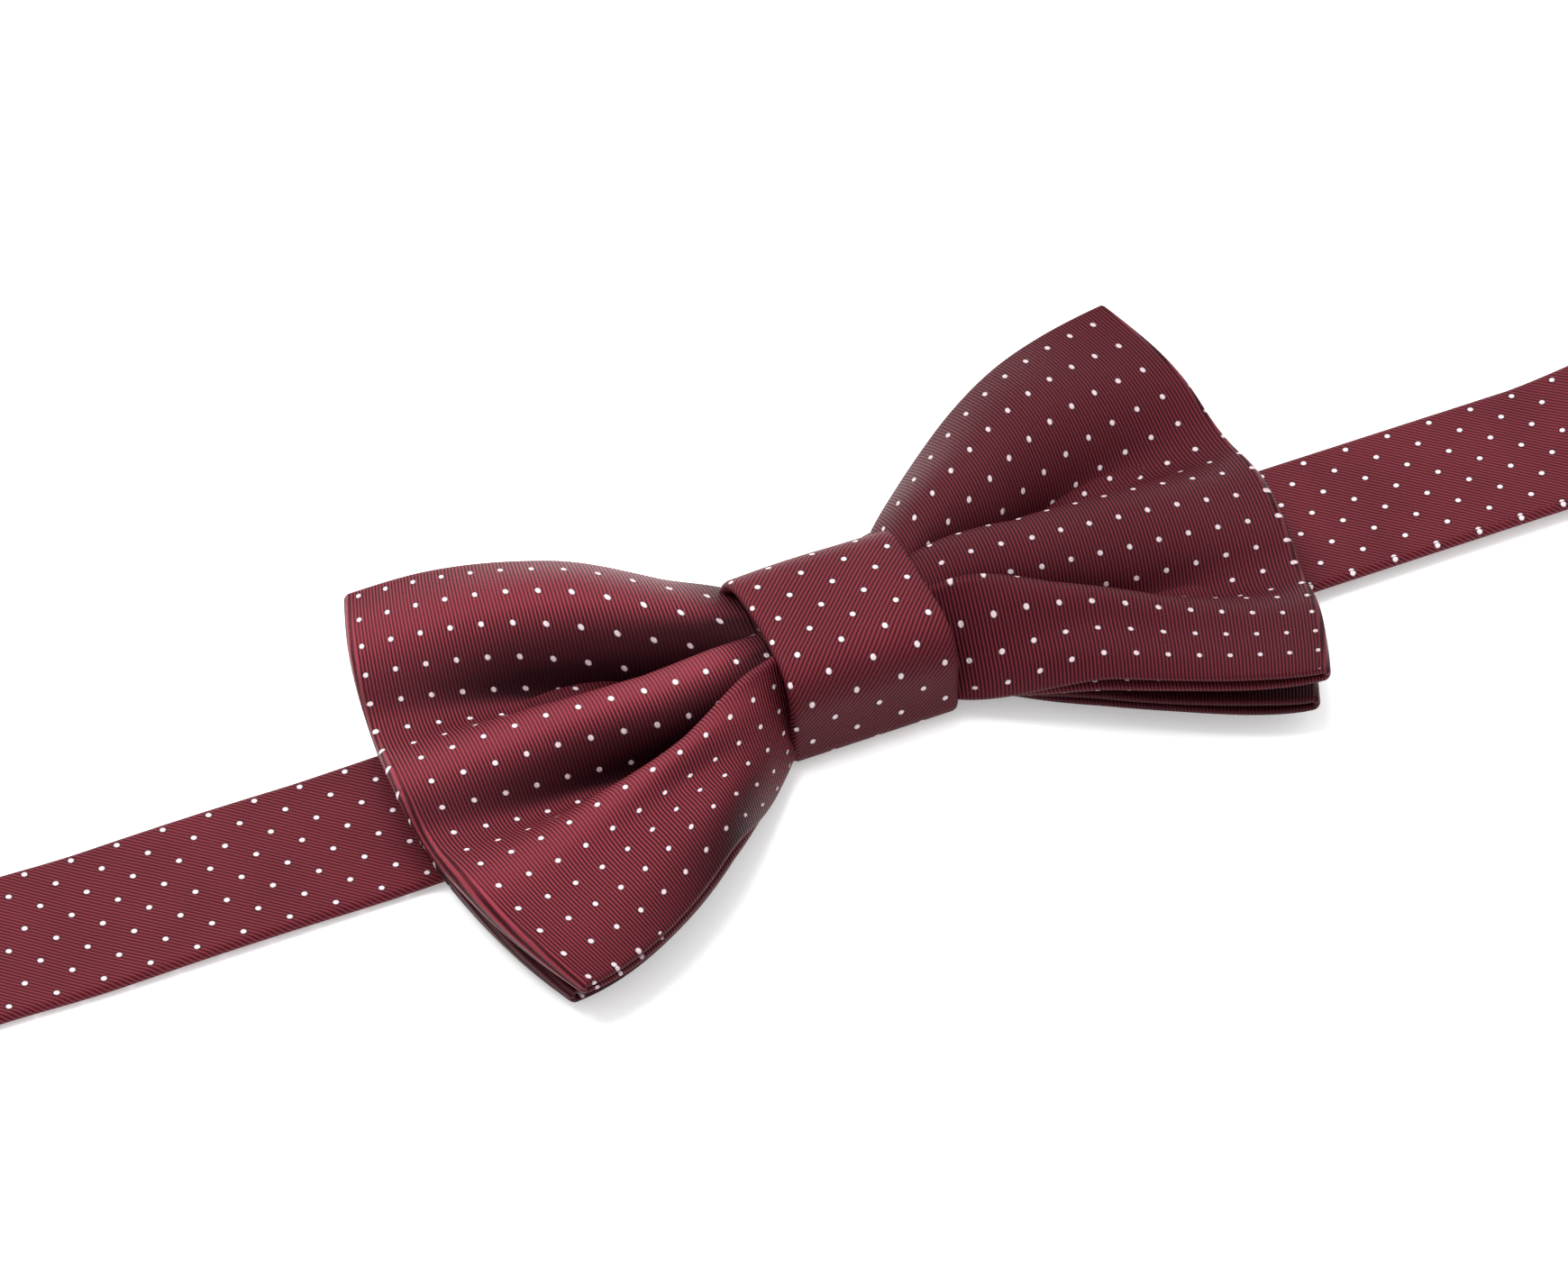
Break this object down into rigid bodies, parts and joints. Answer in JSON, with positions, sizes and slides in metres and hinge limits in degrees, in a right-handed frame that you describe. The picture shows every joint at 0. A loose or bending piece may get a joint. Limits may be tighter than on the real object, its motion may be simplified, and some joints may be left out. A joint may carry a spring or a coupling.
{
  "type": "bow tie",
  "caption": "Pre-tied double bow tie in dotted ribbed silk with an adjustable neckband, hook and eye, laid open on its back.",
  "frame": {"origin": "middle of the knot's flat back, on the surface that the bow tie lies on", "axes": "+X along the neckband towards its adjustable end, +Y towards the bow's upper edge, +Z out of the front of the bow"},
  "size_m": [0.4335, 0.0699, 0.0164],
  "materials": {
    "bow_silk": "ribbed silk twill with small woven white dots, soft sheen",
    "band_silk": "the same silk cut on the bias, matte",
    "canvas": "woven wool interlining",
    "thread": "twisted sewing thread",
    "nickel": "polished nickel plate"
  },
  "bodies": {
    "bow": {"front_bow_silk": "bow_silk", "front_bow_interlining": "canvas", "back_bow_silk": "bow_silk", "back_bow_interlining": "canvas", "gather_thread": "thread", "knot_band_silk": "band_silk", "knot_band_interlining": "canvas", "knot_back_stitching": "thread", "neckband_hook_side": "band_silk", "neckband_hook_side_interlining": "canvas", "hook_end_bar_tack": "thread", "neckband_slider_side": "band_silk", "neckband_slider_side_interlining": "canvas"},
    "hook": {"hook": "nickel"},
    "eye_end": {"neckband_eye_turn": "band_silk"},
    "eye": {"eye_ring": "nickel"},
    "slider": {"slider": "nickel", "neckband_slider_turn": "band_silk", "slider_end_bar_tack": "thread", "neckband_return_run": "band_silk"}
  },
  "joints": [
    {"name": "neckband_length", "type": "slide", "parent": "bow", "child": "eye_end", "axis": [1, 0, 0], "range_m": [-0.027, 0.045], "deforming": ["neckband_slider_side", "neckband_slider_side_interlining"]},
    {"name": "slider_travel", "type": "slide", "parent": "eye_end", "child": "slider", "axis": [1, 0, 0], "range_m": [-0.027, 0.045], "deforming": ["neckband_return_run"]},
    {"name": "eye_swing", "type": "hinge", "parent": "eye_end", "child": "eye", "pos_m": [0.205, 0, 0.00415], "axis": [0, 1, 0], "range_deg": [-100, 100]},
    {"name": "hook_swing", "type": "hinge", "parent": "bow", "child": "hook", "pos_m": [-0.2, 0, 0.0026], "axis": [0, 1, 0], "range_deg": [-100, 100]}
  ],
  "couplings": [
    {"joint": "slider_travel", "follows": "neckband_length", "ratio": 1}
  ]
}
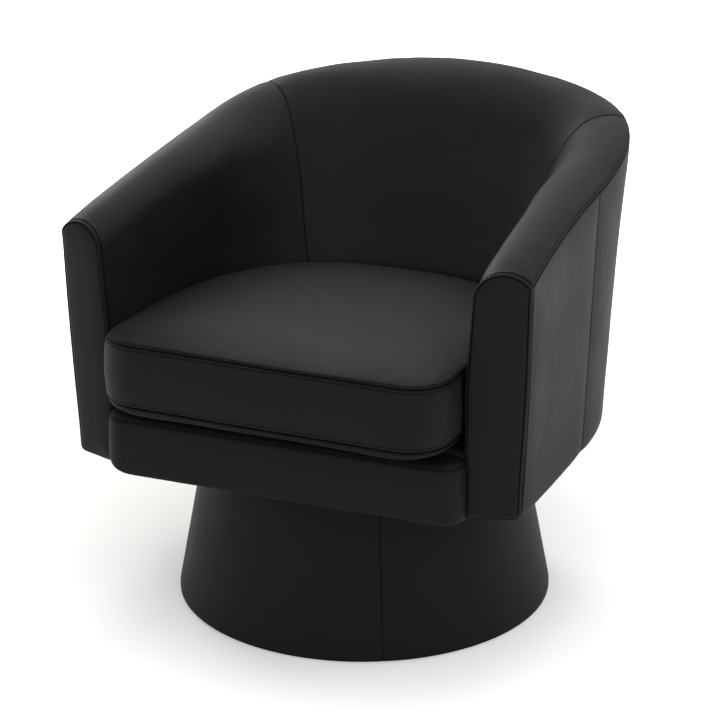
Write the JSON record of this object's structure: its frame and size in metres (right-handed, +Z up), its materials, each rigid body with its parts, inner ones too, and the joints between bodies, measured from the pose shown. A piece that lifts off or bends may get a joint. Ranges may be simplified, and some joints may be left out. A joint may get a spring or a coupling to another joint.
{
  "type": "swivel barrel chair",
  "caption": "Upholstered barrel armchair in black leather with a loose seat cushion, turning on a leather-covered conical base.",
  "frame": {"origin": "on the swivel axis, at the floor", "axes": "+Z up along the swivel axis; -Y towards the front of the seat; +X towards the sitter's left arm"},
  "size_m": [0.7, 0.8108, 0.7187],
  "materials": {
    "black_leather": "smooth black upholstery leather, satin",
    "seat_foam": "cut polyurethane foam",
    "plywood": "unfinished birch plywood",
    "hardwood": "planed hardwood",
    "bent_board": "bent hardboard",
    "zinc_steel": "zinc plated pressed steel",
    "ball_steel": "polished bearing steel",
    "cage_plastic": "moulded nylon",
    "glide_plastic": "moulded polyethylene",
    "webbing": "woven elastic webbing",
    "felt": "needled felt",
    "black_cloth": "non-woven black cloth"
  },
  "bodies": {
    "base": {"base_glides": "glide_plastic", "base_floor_ring": "plywood", "base_uprights": "hardwood", "base_top_disc": "plywood", "base_former": "bent_board", "base_cover_front": "black_leather", "base_cover_back": "black_leather", "swivel_lower_plate": "zinc_steel", "swivel_rivet": "zinc_steel", "lower_plate_screws": "zinc_steel"},
    "bearing_ring": {"swivel_balls": "ball_steel", "swivel_cage": "cage_plastic"},
    "tub": {"swivel_upper_plate": "zinc_steel", "upper_plate_bolts": "zinc_steel", "tee_nuts": "zinc_steel", "tub_floor_board": "plywood", "dust_cover": "black_cloth", "front_rail": "hardwood", "front_rail_pad": "seat_foam", "front_rail_cover": "black_leather", "seat_frame": "plywood", "seat_frame_blocks": "hardwood", "long_webbing": "webbing", "cross_webbing": "webbing", "deck_felt": "felt", "deck_cloth": "black_cloth", "back_shell": "plywood", "back_pad": "seat_foam", "inside_back_cover": "black_leather", "outside_back_cover": "black_leather", "left_arm_frame": "plywood", "left_arm_pad": "seat_foam", "inside_left_cover": "black_leather", "outside_left_cover": "black_leather", "left_arm_front": "black_leather", "right_arm_frame": "plywood", "right_arm_pad": "seat_foam", "inside_right_cover": "black_leather", "outside_right_cover": "black_leather", "right_arm_front": "black_leather"},
    "seat_cushion": {"cushion_core": "seat_foam", "cushion_top_panel": "black_leather", "cushion_border_panel": "black_leather", "cushion_bottom_panel": "black_leather"}
  },
  "joints": [
    {"name": "swivel", "type": "hinge", "parent": "base", "child": "tub", "pos_m": [0, 0, 0.2555], "axis": [0, 0, 1], "continuous": true},
    {"name": "bearing_roll", "type": "hinge", "parent": "base", "child": "bearing_ring", "pos_m": [0, 0, 0.2555], "axis": [0, 0, 1], "continuous": true},
    {"name": "cushion_lift", "type": "slide", "parent": "tub", "child": "seat_cushion", "axis": [0, 0, 1], "range_m": [0, 0.45]}
  ],
  "couplings": [
    {"joint": "bearing_roll", "follows": "swivel", "ratio": 0.5}
  ]
}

============

Return the entries above exactly, each one complete.

[CORRECT OUTPUT]
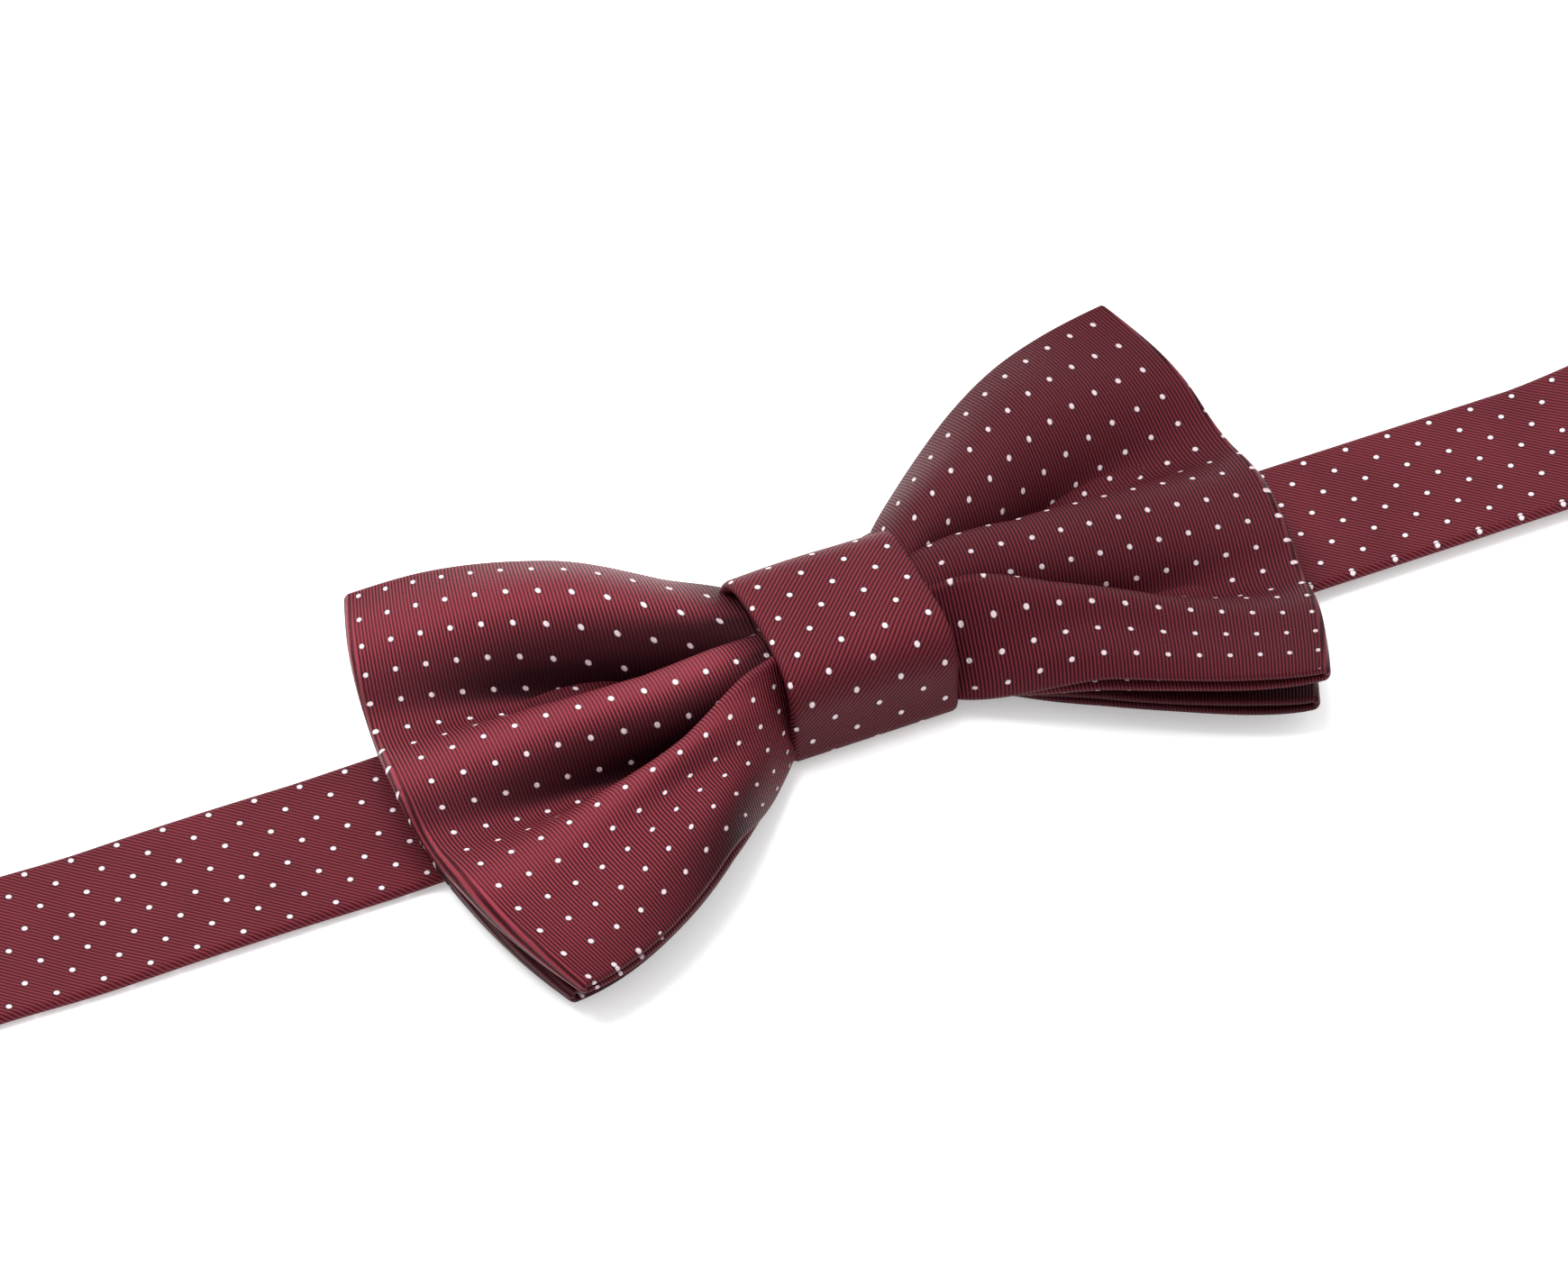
Break this object down into rigid bodies, parts and joints. Answer in JSON, with positions, sizes and slides in metres and hinge limits in degrees, in a right-handed frame that you describe. The picture shows every joint at 0. A loose or bending piece may get a joint. Limits may be tighter than on the real object, its motion may be simplified, and some joints may be left out. A joint may carry a spring or a coupling.
{
  "type": "bow tie",
  "caption": "Pre-tied double bow tie in dotted ribbed silk with an adjustable neckband, hook and eye, laid open on its back.",
  "frame": {"origin": "middle of the knot's flat back, on the surface that the bow tie lies on", "axes": "+X along the neckband towards its adjustable end, +Y towards the bow's upper edge, +Z out of the front of the bow"},
  "size_m": [0.4335, 0.0699, 0.0164],
  "materials": {
    "bow_silk": "ribbed silk twill with small woven white dots, soft sheen",
    "band_silk": "the same silk cut on the bias, matte",
    "canvas": "woven wool interlining",
    "thread": "twisted sewing thread",
    "nickel": "polished nickel plate"
  },
  "bodies": {
    "bow": {"front_bow_silk": "bow_silk", "front_bow_interlining": "canvas", "back_bow_silk": "bow_silk", "back_bow_interlining": "canvas", "gather_thread": "thread", "knot_band_silk": "band_silk", "knot_band_interlining": "canvas", "knot_back_stitching": "thread", "neckband_hook_side": "band_silk", "neckband_hook_side_interlining": "canvas", "hook_end_bar_tack": "thread", "neckband_slider_side": "band_silk", "neckband_slider_side_interlining": "canvas"},
    "hook": {"hook": "nickel"},
    "eye_end": {"neckband_eye_turn": "band_silk"},
    "eye": {"eye_ring": "nickel"},
    "slider": {"slider": "nickel", "neckband_slider_turn": "band_silk", "slider_end_bar_tack": "thread", "neckband_return_run": "band_silk"}
  },
  "joints": [
    {"name": "neckband_length", "type": "slide", "parent": "bow", "child": "eye_end", "axis": [1, 0, 0], "range_m": [-0.027, 0.045], "deforming": ["neckband_slider_side", "neckband_slider_side_interlining"]},
    {"name": "slider_travel", "type": "slide", "parent": "eye_end", "child": "slider", "axis": [1, 0, 0], "range_m": [-0.027, 0.045], "deforming": ["neckband_return_run"]},
    {"name": "eye_swing", "type": "hinge", "parent": "eye_end", "child": "eye", "pos_m": [0.205, 0, 0.00415], "axis": [0, 1, 0], "range_deg": [-100, 100]},
    {"name": "hook_swing", "type": "hinge", "parent": "bow", "child": "hook", "pos_m": [-0.2, 0, 0.0026], "axis": [0, 1, 0], "range_deg": [-100, 100]}
  ],
  "couplings": [
    {"joint": "slider_travel", "follows": "neckband_length", "ratio": 1}
  ]
}
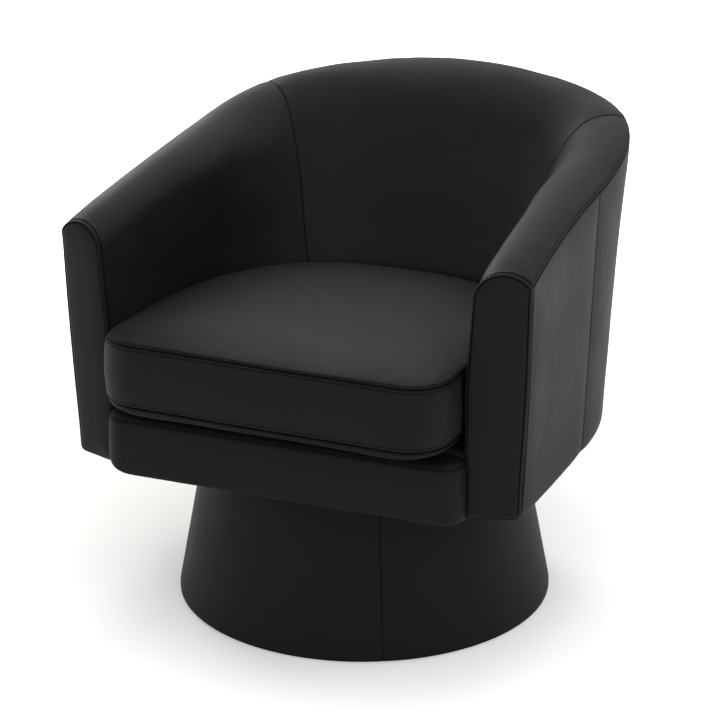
Write the JSON record of this object's structure: its frame and size in metres (right-handed, +Z up), its materials, each rigid body with its parts, inner ones too, and the joints between bodies, measured from the pose shown. A piece that lifts off or bends may get a joint. Ranges may be simplified, and some joints may be left out. A joint may get a spring or a coupling to another joint.
{
  "type": "swivel barrel chair",
  "caption": "Upholstered barrel armchair in black leather with a loose seat cushion, turning on a leather-covered conical base.",
  "frame": {"origin": "on the swivel axis, at the floor", "axes": "+Z up along the swivel axis; -Y towards the front of the seat; +X towards the sitter's left arm"},
  "size_m": [0.7, 0.8108, 0.7187],
  "materials": {
    "black_leather": "smooth black upholstery leather, satin",
    "seat_foam": "cut polyurethane foam",
    "plywood": "unfinished birch plywood",
    "hardwood": "planed hardwood",
    "bent_board": "bent hardboard",
    "zinc_steel": "zinc plated pressed steel",
    "ball_steel": "polished bearing steel",
    "cage_plastic": "moulded nylon",
    "glide_plastic": "moulded polyethylene",
    "webbing": "woven elastic webbing",
    "felt": "needled felt",
    "black_cloth": "non-woven black cloth"
  },
  "bodies": {
    "base": {"base_glides": "glide_plastic", "base_floor_ring": "plywood", "base_uprights": "hardwood", "base_top_disc": "plywood", "base_former": "bent_board", "base_cover_front": "black_leather", "base_cover_back": "black_leather", "swivel_lower_plate": "zinc_steel", "swivel_rivet": "zinc_steel", "lower_plate_screws": "zinc_steel"},
    "bearing_ring": {"swivel_balls": "ball_steel", "swivel_cage": "cage_plastic"},
    "tub": {"swivel_upper_plate": "zinc_steel", "upper_plate_bolts": "zinc_steel", "tee_nuts": "zinc_steel", "tub_floor_board": "plywood", "dust_cover": "black_cloth", "front_rail": "hardwood", "front_rail_pad": "seat_foam", "front_rail_cover": "black_leather", "seat_frame": "plywood", "seat_frame_blocks": "hardwood", "long_webbing": "webbing", "cross_webbing": "webbing", "deck_felt": "felt", "deck_cloth": "black_cloth", "back_shell": "plywood", "back_pad": "seat_foam", "inside_back_cover": "black_leather", "outside_back_cover": "black_leather", "left_arm_frame": "plywood", "left_arm_pad": "seat_foam", "inside_left_cover": "black_leather", "outside_left_cover": "black_leather", "left_arm_front": "black_leather", "right_arm_frame": "plywood", "right_arm_pad": "seat_foam", "inside_right_cover": "black_leather", "outside_right_cover": "black_leather", "right_arm_front": "black_leather"},
    "seat_cushion": {"cushion_core": "seat_foam", "cushion_top_panel": "black_leather", "cushion_border_panel": "black_leather", "cushion_bottom_panel": "black_leather"}
  },
  "joints": [
    {"name": "swivel", "type": "hinge", "parent": "base", "child": "tub", "pos_m": [0, 0, 0.2555], "axis": [0, 0, 1], "continuous": true},
    {"name": "bearing_roll", "type": "hinge", "parent": "base", "child": "bearing_ring", "pos_m": [0, 0, 0.2555], "axis": [0, 0, 1], "continuous": true},
    {"name": "cushion_lift", "type": "slide", "parent": "tub", "child": "seat_cushion", "axis": [0, 0, 1], "range_m": [0, 0.45]}
  ],
  "couplings": [
    {"joint": "bearing_roll", "follows": "swivel", "ratio": 0.5}
  ]
}